Australia’s transition to net zero is being threatened by the limited availability of local natural gas supply, one of the country’s biggest energy infrastructure operators.

“Without gas, we’re going to see major disruptions to energy security and costs will increase. Without gas, we’ll be keeping the coal and diesel generators going for a long, long time,” the chief executive of APA Group said at an industry conference this week in a stark warning that Australia had a “desperate need” for new gas supply.

Adam Watson went on to point out that several provinces are extending the lives of their coal power plants instead of switching to gas because there is not enough gas—betraying the purpose of the energy transition.

He also criticized the idea of building import terminals for liquefied natural gas in Australia, when there is an abundance of local gas supply. It is this gas supply that has made Australia one of the world’s largest LNG exporters.

Ironically, it was this focus on gas exports that led to shortages of gas on the domestic market, forcing the previous government to pass emergency legislation a few years ago obliging gas companies to allocate a certain portion of their output for the domestic market before they exported the rest.

APA’s Watson was not the only one to sound the alarm on future gas supply sufficiency and its implications.
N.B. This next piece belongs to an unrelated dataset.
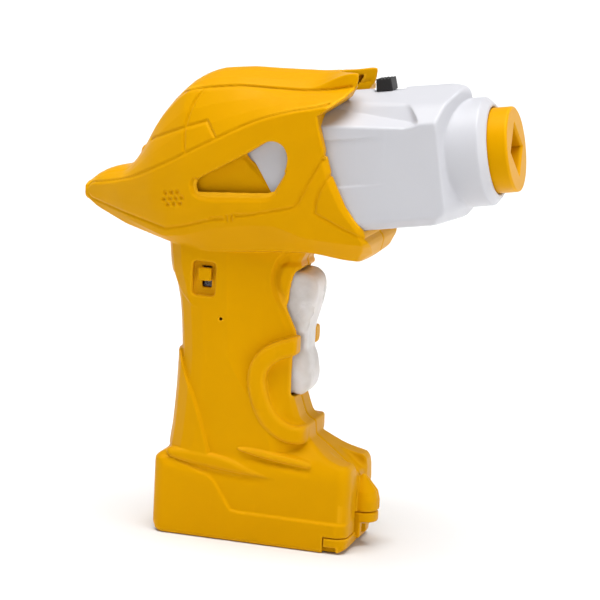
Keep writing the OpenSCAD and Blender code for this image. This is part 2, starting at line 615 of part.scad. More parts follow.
module battery_door() color(yellow) difference() {
  union() {
    box([-31.2, -15, foot_clear], [31.6, 15, 2]);
    intersection() {
      union() {
        box([31.4, -20, foot_clear], [40, 20, 5.4]);
        box([27, -20, 2.3], [40, 20, 5.4]);
      }
      side_prism([[20, 0], [32, 0.3], [34.4, 1.6], [35.2, 4.4], [35.2, 5.4], [20, 5.4]], -20, 20);
      foot_plan(foot_half_w + panel_rise, 6);
    }
    translate([36.2, 0, 8.8]) cylinder(h = 3.6, r = 5, $fn = 48);
    box([33.4, -5, 4], [36.2, 5, 12.4]);
    rod_y(door_hinge[0], door_hinge[1], -14.8, 14.8, 1.4);
  }
  box([0, -14.6, 2.3], [31, 14.6, 20]);
  translate([36.2, 0, 0]) cylinder(h = 20, r = 1.4, $fn = 32);
  translate([36.2, 0, 0]) cylinder(h = 9.6, r = 2.7, $fn = 48);
}

module door_screw() color(steel) difference() {
  union() {
    translate([36.2, 0, 8.2]) cylinder(h = 1.38, r = 2.4, $fn = 48);
    translate([36.2, 0, 9.5]) cylinder(h = 10.4, r = 1.05, $fn = 32);
  }
  for (a = [0, 90]) translate([36.2, 0, 8.2]) rotate([0, 0, a]) cube([2.8, 0.7, 1.6], center = true);
}

// Leads run where the housing leaves room for them
lead_positive_route = [[28.2, -10.2, 16.4], [28.2, -10.2, 18.8], [27.4, -10, 22.5],
  [25, -9.6, 25.6], [20, -9.4, 27.6],
  [10, -9.6, 27.4], [0, -10, 27], [-8, -10, 29.4], [-13, -9.6, 38], [-13, -9, 56],
  [-12.4, -8.6, 70], [-13.2, -8, 78], [-15, -6.4, 80.6]];
lead_negative_route = [[28.2, 10.2, 16.4], [28.2, 10.2, 18.8], [27.4, 10, 22.5], [25, 9.6, 25.6],
  [20, 9.4, 27.6],
  [10, 9.6, 27.4], [0, 10, 27], [-8, 9.4, 29], [-11, 8.6, 36], [-10.4, 7.4, 45], [-7, 6.4, 51]];
lead_motor_route = [[-6.8, 8, 88], [-10.5, 8.6, 93], [-12.8, 8.6, 102], [-15, 9.2, 110],
  [-13.4, 9, 118], [-6, 8, 122.6], [0.6, 7.2, 124]];
module lead_positive() color(red) tube(smooth(lead_positive_route, 3), 0.7);
module lead_negative() color(black) tube(smooth(lead_negative_route, 3), 0.7);
module lead_motor() color(red) tube(smooth(lead_motor_route, 3), 0.7);

housing_right();
housing_left();
nose_right();
nose_left();
housing_screws();
nose_screws();
chuck();
spindle();
output_gear();
spindle_bushing();
gearbox_front();
gearbox_rear();
gearbox_screws();
idler_gear();
second_gear();
first_gear();
gear_pin();
motor_pinion();
motor_shaft();
motor_can();
motor_end_cap();
motor_terminals();
mode_switch_body();
mode_knob();
power_switch_body();
power_knob();
rocker();
rocker_pin();
keypad();
circuit_board();
board_screws();
board_parts();
cell_right();
cell_left();
cell_sleeves();
contact_rear();
contacts_front();
contact_spring_right();
contact_spring_left();
battery_door();
door_screw();
lead_positive();
lead_negative();
lead_motor();
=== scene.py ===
"""Toy power drill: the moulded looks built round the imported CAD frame.

The shells, the knobs and the door are signed distance volumes in millimetres. They are
shaped from feature lines in the CAD frame, carved with their grooves and steps, and then
meshed. Everything else is the CAD's own pieces with their materials.
"""
import json
import math

import bpy
import numpy as np
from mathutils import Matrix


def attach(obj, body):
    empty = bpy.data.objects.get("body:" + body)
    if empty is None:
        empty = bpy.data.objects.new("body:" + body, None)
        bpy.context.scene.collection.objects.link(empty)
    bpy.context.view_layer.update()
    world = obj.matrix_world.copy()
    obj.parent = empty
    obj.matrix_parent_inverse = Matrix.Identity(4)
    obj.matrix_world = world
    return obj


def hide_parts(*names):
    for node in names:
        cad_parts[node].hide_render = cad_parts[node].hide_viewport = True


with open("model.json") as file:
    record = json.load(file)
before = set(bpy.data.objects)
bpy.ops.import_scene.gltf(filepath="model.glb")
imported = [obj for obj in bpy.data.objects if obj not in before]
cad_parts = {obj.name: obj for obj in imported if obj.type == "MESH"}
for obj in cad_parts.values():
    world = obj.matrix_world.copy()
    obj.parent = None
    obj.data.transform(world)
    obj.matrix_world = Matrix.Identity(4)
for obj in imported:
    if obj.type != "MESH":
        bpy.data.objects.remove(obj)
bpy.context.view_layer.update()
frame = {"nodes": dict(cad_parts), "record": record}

import openvdb as vdb
from mathutils import Matrix, Vector

MM = 0.001


# ---------------------------------------------------------------- volumes

class Grid:
    """A regular grid of points in millimetres, with its planes on whole steps."""

    def __init__(self, low, high, step):
        self.step = step
        self.start = np.floor(np.array(low) / step).astype(int)
        self.count = np.ceil(np.array(high) / step).astype(int) - self.start + 1
        axes = [(self.start[k] + np.arange(self.count[k])) * step for k in range(3)]
        self.x = axes[0][:, None, None]
        self.y = axes[1][None, :, None]
        self.z = axes[2][None, None, :]

    def distance_to(self, points, quads, band):
        """Signed distance to a closed mesh, exact within band millimetres."""
        transform = vdb.createLinearTransform(voxelSize=self.step)
        level = vdb.FloatGrid.createLevelSetFromPolygons(
            np.array(points, dtype=np.float32), quads=np.array(quads, dtype=np.uint32),
            transform=transform, halfWidth=band / self.step)
        out = np.empty(tuple(self.count), dtype=np.float32)
        level.copyToArray(out, ijk=tuple(int(i) for i in self.start))
        return out

    def sample(self, field, points):
        """field at points, blended from the eight grid points round each."""
        where = points / self.step - self.start
        low = np.clip(np.floor(where).astype(int), 0, self.count - 2)
        part = np.clip(where - low, 0, 1)
        total = 0
        for corner in np.ndindex(2, 2, 2):
            weight = np.prod(np.abs(1 - np.array(corner) - part), axis=1)
            i, j, k = (low + corner).T
            total = total + weight * field[i, j, k]
        return total

    def slope(self, field, points, reach=0.7):
        """Unit gradient of field at points."""
        out = np.zeros_like(points)
        for axis in range(3):
            shift = np.zeros(3)
            shift[axis] = reach * self.step
            out[:, axis] = self.sample(field, points + shift) - self.sample(field, points - shift)
        return out / np.maximum(np.linalg.norm(out, axis=1, keepdims=True), 1e-9)


def union(a, b, blend=0.0):
    """Union of two distances. blend is the width over which they flow together."""
    if blend <= 0:
        return np.minimum(a, b)
    h = np.clip(0.5 + 0.5 * (b - a) / blend, 0, 1)
    return b * (1 - h) + a * h - blend * h * (1 - h)


def meet(a, b, blend=0.0):
    """Intersection of two distances, with its edge rounded over blend."""
    return -union(-a, -b, blend)


def cut(a, b, blend=0.0):
    """a with b taken away."""
    return meet(a, -b, blend)


def chamfered(a, b, size):
    """Intersection of two distances, with a flat chamfer on its edge."""
    return np.maximum(np.maximum(a, b), (a + b + size) * math.sqrt(0.5))


def ease(value, start, end):
    """0 at start and 1 at end, eased between."""
    t = np.clip((value - start) / (end - start), 0, 1)
    return t * t * (3 - 2 * t)


def plane(normal, point, *where):
    """Signed distance to a plane through point, positive on the side of its normal."""
    n = np.array(normal, dtype=float)
    n = n / np.linalg.norm(n)
    return sum(n[k] * (where[k] - point[k]) for k in range(3))


def block(g, low, high, round_by=0.0):
    """Distance to a box."""
    total = 0
    inner = -1e9
    for value, a, b in zip((g.x, g.y, g.z), low, high):
        out = np.abs(value - (a + b) / 2) - (b - a) / 2 + round_by
        total = total + np.clip(out, 0, None) ** 2
        inner = np.maximum(inner, out)
    return np.sqrt(total) + np.minimum(inner, 0) - round_by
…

Exxon’s Australia commercial director warned that natural gas supply for the southern states of the country could slump by as much as 44% by 2030 without fresh investment and political support.

"Chasing sizably lower domestic gas prices requires significantly shorter regulatory timelines because one third of the gas that will be required by consumers on the east coast between 2025 and 2030 is not in production," David Berman said at the same industry event, as quoted by Reuters.